ASP.NET now supports three different authentication schemes—Windows, Forms-Base, and Passport authentication. This means that you can integrate existing powerful security models into your application with a minimum of coding. Even better, in most cases, you can control the scheme using just a configuration setting, without having to change your code at all.
In addition to the authentication systems, ASP.NET also supports both URL- and access control list- (ACL-) based authorization services. This allows programmers to determine if authenticated users have the proper rights to perform the requested task or view the requested document. The built-in authorization scheme supports both user- and role-based security, too.
In the past, deploying and updating most classic ASP solutions could involve gaining access to the registry on the remote server, stopping the Internet Information Server service, and possibly even rebooting the server itself. Now, with ASP.NET, deployment and update is extremely easy and reliable.
Deploying an ASP.NET solution requires only the ability to copy both pages and compiled components to a target Web root. This can be done with a simple DOS xcopy command, an FTP script, or even just dragging and dropping files from one machine to another.
Even better, there is no need to make entries in the Web server's registry and no need to run regsvr.exe against any compiled components. Instead, updating compiled components on a Web server is as simple as copying the new DLL over the old one. There is no need to restart Internet Information Server or reboot the server. As soon as the new DLL appears on the server, it is available to users of the public Web.
One of the main reasons that deployment and update of ASP.NET solutions is so easy is that most of the important information about the Web application is now kept in an XML-based configuration file. In fact, the ASP.NET runtime itself uses an XML configuration file to control most of its runtime behavior. As a result, programmers and Web administrators can quickly and easily update the settings of both Web servers and Web applications using simple text-based tools instead of special registry editors and metabase tools.
Listing 3.7 shows an example configuration file.
){kind=link}
<?xml version="1.0" encoding="UTF-8" ?>
<configuration>
<appSettings>
<add key="PubsDSN"
value="server=myServer;database=pubs;userid=sa;password=''" />
<add key="dialogLevel" value="expertMode" />
<add key="defaultBackgroundColor" value="white" />
<add key="defaultFontColor" value="black" />
</appSettings>
<system.web>
<customErrors mode="On" defaultredirect="ErrorGeneric.aspx">
<error statuscode="404" redirect="err404.aspx"/>
</customErrors>
<sessionState
mode="inproc"
stateConnectionString="tcpip=127.0.0.1:42424"
sqlConnectionString="data source=127.0.0.1;user id=sa;password="
cookieless="false"
timeout="20"
/>
</system.web>
</configuration>
Lastly, ASP.NET has a number of improvements that help increase overall scalability and availability of your Web solutions, including improvements in session state, new data caching options, and the power to automatically restart services when memory gets low.
ASP.NET allows you to configure session state management to use one of three supplied providers. You can use the default session state manager that saves all state information in memory on the local machine. This is the same scheme used in classic ASP.

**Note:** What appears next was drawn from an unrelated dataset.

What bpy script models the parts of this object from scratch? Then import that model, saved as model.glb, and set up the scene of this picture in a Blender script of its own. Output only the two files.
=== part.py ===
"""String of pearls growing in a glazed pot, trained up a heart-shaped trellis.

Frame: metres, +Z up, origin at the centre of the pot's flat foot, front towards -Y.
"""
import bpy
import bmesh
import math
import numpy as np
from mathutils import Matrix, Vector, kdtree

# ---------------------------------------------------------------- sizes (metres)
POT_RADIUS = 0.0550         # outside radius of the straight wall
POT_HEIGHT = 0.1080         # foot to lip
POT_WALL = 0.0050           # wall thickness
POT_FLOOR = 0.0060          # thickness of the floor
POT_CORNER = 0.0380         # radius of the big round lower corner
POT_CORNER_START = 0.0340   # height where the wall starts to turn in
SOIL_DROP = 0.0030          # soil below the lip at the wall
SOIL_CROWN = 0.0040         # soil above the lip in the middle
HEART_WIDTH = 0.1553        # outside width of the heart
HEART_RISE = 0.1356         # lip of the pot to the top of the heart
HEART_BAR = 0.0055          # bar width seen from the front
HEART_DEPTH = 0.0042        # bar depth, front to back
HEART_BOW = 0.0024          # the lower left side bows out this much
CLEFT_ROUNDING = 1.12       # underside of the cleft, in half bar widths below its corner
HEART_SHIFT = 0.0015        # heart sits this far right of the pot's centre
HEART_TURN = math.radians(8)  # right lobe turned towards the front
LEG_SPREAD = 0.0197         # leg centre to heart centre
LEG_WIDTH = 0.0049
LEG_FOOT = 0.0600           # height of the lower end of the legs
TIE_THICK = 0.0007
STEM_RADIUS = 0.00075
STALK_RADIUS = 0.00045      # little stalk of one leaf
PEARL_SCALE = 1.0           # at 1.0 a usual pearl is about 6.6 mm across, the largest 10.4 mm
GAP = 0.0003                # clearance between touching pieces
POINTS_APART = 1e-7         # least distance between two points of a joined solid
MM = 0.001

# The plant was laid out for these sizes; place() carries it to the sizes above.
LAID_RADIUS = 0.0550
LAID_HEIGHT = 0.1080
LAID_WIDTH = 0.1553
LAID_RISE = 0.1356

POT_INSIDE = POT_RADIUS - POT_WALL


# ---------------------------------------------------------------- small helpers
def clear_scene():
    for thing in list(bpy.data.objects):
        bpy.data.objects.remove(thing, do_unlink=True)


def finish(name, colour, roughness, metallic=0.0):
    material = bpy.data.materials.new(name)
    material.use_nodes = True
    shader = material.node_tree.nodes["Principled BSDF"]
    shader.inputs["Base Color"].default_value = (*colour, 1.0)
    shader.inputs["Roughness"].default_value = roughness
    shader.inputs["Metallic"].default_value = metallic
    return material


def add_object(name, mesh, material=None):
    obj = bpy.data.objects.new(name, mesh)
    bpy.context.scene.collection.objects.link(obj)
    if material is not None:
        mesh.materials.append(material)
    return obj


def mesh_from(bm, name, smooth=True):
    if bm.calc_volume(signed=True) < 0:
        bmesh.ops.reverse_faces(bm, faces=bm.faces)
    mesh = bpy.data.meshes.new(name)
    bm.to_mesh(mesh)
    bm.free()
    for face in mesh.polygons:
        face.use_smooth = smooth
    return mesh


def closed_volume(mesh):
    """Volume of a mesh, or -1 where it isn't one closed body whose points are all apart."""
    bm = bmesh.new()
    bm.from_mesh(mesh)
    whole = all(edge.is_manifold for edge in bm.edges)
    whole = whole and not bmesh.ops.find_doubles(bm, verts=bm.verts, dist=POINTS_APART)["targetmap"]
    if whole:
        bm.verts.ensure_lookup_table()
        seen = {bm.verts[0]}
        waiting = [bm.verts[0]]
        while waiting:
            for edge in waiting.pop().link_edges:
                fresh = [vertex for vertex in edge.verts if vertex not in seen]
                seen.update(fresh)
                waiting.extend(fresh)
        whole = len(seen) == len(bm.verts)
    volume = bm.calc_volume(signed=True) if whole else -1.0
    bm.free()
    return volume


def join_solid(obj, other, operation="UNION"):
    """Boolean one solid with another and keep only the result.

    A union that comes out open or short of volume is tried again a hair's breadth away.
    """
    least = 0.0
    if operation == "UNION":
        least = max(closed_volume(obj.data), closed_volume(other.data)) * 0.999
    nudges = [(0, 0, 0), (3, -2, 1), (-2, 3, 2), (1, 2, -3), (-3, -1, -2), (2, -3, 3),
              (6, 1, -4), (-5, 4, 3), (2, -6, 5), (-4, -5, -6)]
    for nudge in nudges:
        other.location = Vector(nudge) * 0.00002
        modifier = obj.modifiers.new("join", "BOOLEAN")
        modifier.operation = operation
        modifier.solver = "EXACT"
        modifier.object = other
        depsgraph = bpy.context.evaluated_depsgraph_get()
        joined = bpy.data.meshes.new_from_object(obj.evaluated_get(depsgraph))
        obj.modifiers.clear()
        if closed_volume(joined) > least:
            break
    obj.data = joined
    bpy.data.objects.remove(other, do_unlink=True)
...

However, you can also use the new "shared session state" manager. This allows you to indicate a server in a Web farm that will hold all the session state data for the entire Web farm. Now session state can be used in a load-balanced server cluster without any trouble at all. Finally, you can use the SQL state manager that allows you to store all session data in a special SQL Server database.
Most important, all these settings are transparent to your programs. You do all this work in the configuration files, not in your code. This means you can change the session-management scheme at any time in the life of your application without needing to change code in any way.

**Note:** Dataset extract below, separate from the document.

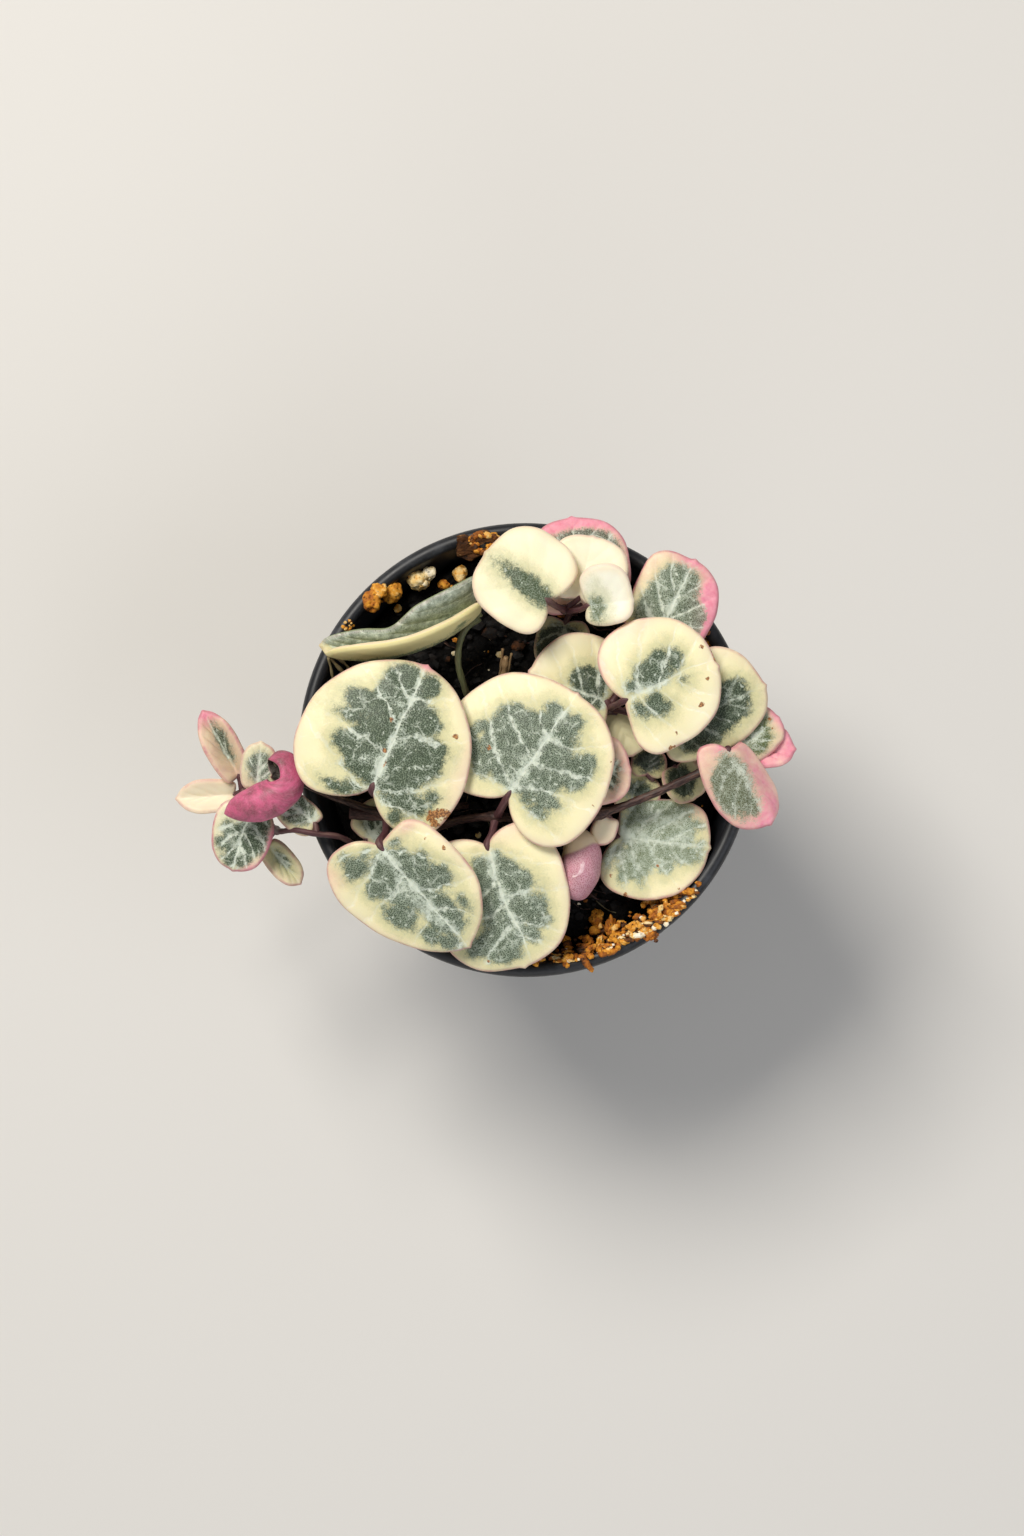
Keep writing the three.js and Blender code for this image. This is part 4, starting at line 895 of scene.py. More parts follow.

ASP.NET also provides two different caching systems you can use in your ASP.NET solutions. First, you can use output caching for pages that you wish to keep in memory for a fixed time frame. All you need to do is add an output caching directive to the pages you wish to keep in memory. For example, the following code snippet will instruct ASP.NET to keep the page in memory for one hour.
<%@ OutputCache Duration="600">
When ASP.NET loads the page for the first time, it will keep the page in memory, and all subsequent requests for that page will be served from memory instead of executing the code.
You can also employ a new data caching service for your solutions. This allows you to place any object or collection into a special memory location and then recall it at any time. The data caching service is especially handy for database lists that do not change very often but are displayed frequently in an application such as a list of menu options.
ASP.NET supports settings that control just how the runtime will behave in stressful situations, such as low memory or a high number of page requests.
This is handled using the <processmodel> element of the configuration files. For example, the following code snippet shows how to control the runtime behavior of ASP.NET.
<processModel enable="true" requestLimit="200000" requestQueueLimit="500" memoryLimit="40" />
This entry tells the runtime that it should restart processes every 200,000 page requests, whenever the page queue grows past 500, or when the available free memory falls below 40MB.
The capacity for automatic restarts makes it much easier to build robust Web solutions that will perform a level of "self-healing" in stressful situations.
ASP.NET offers a number of important improvements over classic ASP. These improvements include programming changes, such as new, powerful Web Forms and Web Services that offer event-driven object-oriented programming, declarative smart controls, and separation between code and markup. In addition, improvements to the ASP.NET runtime infrastructure are powerful security services, improved deployment and updated features, easier configuration, and increased availability and reliability.